++++ DATA PROVIDED ++++
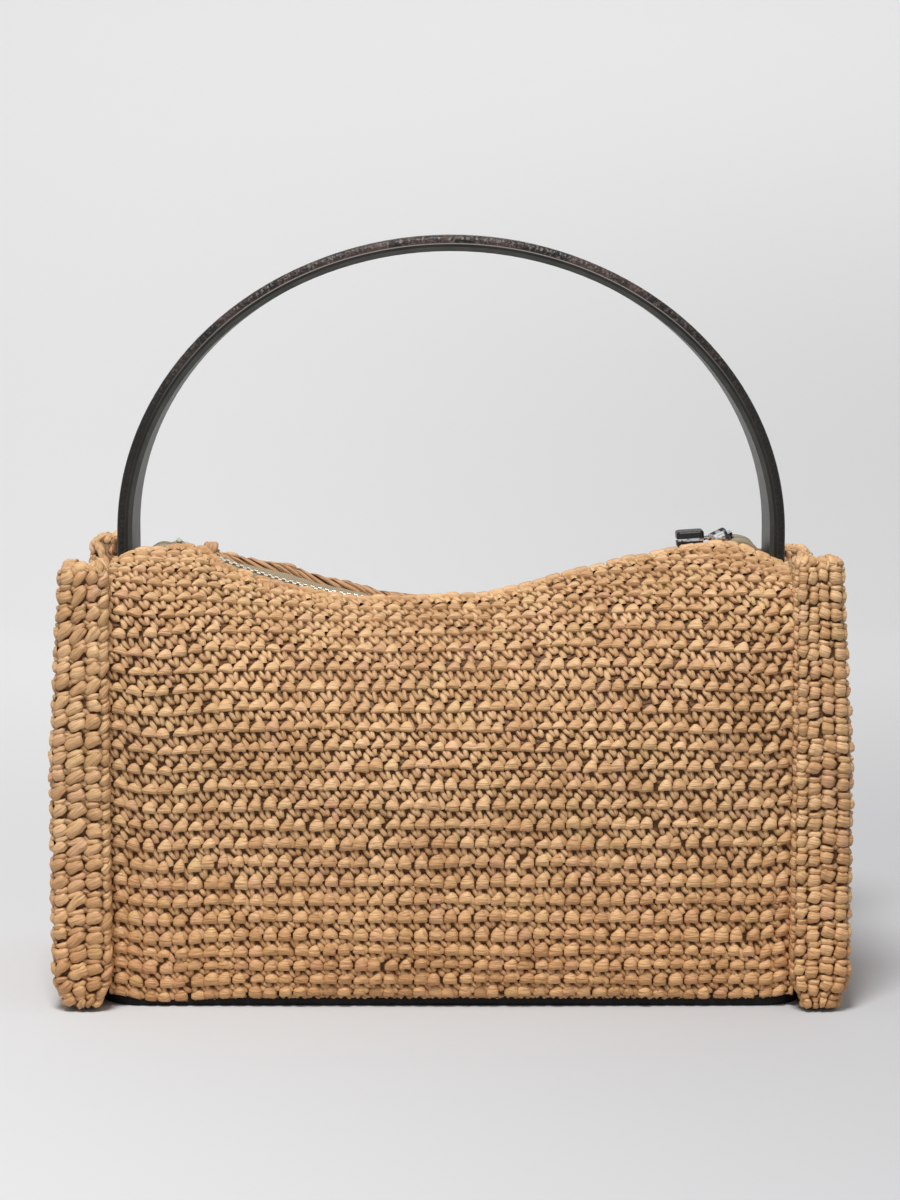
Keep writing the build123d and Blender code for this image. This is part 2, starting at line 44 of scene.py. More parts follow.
class Socket:
    """One output in a material's nodes. Sums and products on it add the Math nodes."""

    def __init__(self, tree, output=None):
        self.tree, self.output = tree, output

    def node(self, kind, settings=None, inputs=None, output=0):
        """Any node: its type, its settings, which are set first, and its inputs' values or links."""
        made = self.tree.nodes.new("ShaderNode" + kind)
        for name, value in (settings or {}).items():
            setattr(made, name, value)
        for name, value in (inputs or {}).items():
            if isinstance(value, Socket):
                self.tree.links.new(value.output, made.inputs[name])
            else:
                made.inputs[name].default_value = value
        return Socket(self.tree, made.outputs[output])

    def math(self, operation, other=0.0):
        return self.node("Math", {"operation": operation}, {0: self, 1: other})

    def __add__(self, other):
        return self.math("ADD", other)

    def __sub__(self, other):
        return self.math("SUBTRACT", other)

    def __mul__(self, other):
        return self.math("MULTIPLY", other)

    def __truediv__(self, other):
        return self.math("DIVIDE", other)

    def __rsub__(self, other):
        return self.node("Math", {"operation": "SUBTRACT"}, {0: other, 1: self})

    def over(self, low, high):
        """0 below low, 1 above high, with a soft step between."""
        settings = {"interpolation_type": "SMOOTHSTEP"}
        return self.node("MapRange", settings, {"Value": self, "From Min": low, "From Max": high})

    def mix(self, colour, other, blend="MIX"):
        """One colour turning into another as this value goes from 0 to 1."""
        settings = {"data_type": "RGBA", "blend_type": blend}
        return self.node("Mix", settings, {0: self, 6: colour, 7: other}, output=2)

    def stretched(self, scale):
        """These coordinates, scaled along each axis."""
        return self.node("VectorMath", {"operation": "MULTIPLY"}, {0: self, 1: scale})

    def part(self, axis):
        """One of the three numbers of these coordinates or this colour."""
        return self.node("SeparateXYZ", {}, {0: self}, output=axis)

    def noise(self, scale, detail=3.0, rough=0.55):
        inputs = {"Vector": self, "Scale": scale, "Detail": detail, "Roughness": rough}
        return self.node("TexNoise", {}, inputs)

    def cells(self, scale):
        return self.node("TexVoronoi", {}, {"Vector": self, "Scale": scale})

    def bump(self, strength, distance, under=None):
        inputs = {"Strength": strength, "Distance": distance, "Height": self}
        if under:
            inputs["Normal"] = under
        return self.node("Bump", {}, inputs)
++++
• **PROBLEM**: From the data, list each line in which the string "part" appears.

• **ANSWER FOR THE TASK**:
Keep writing the build123d and Blender code for this image. This is part 2, starting at line 44 of scene.py. More parts follow.
    def part(self, axis):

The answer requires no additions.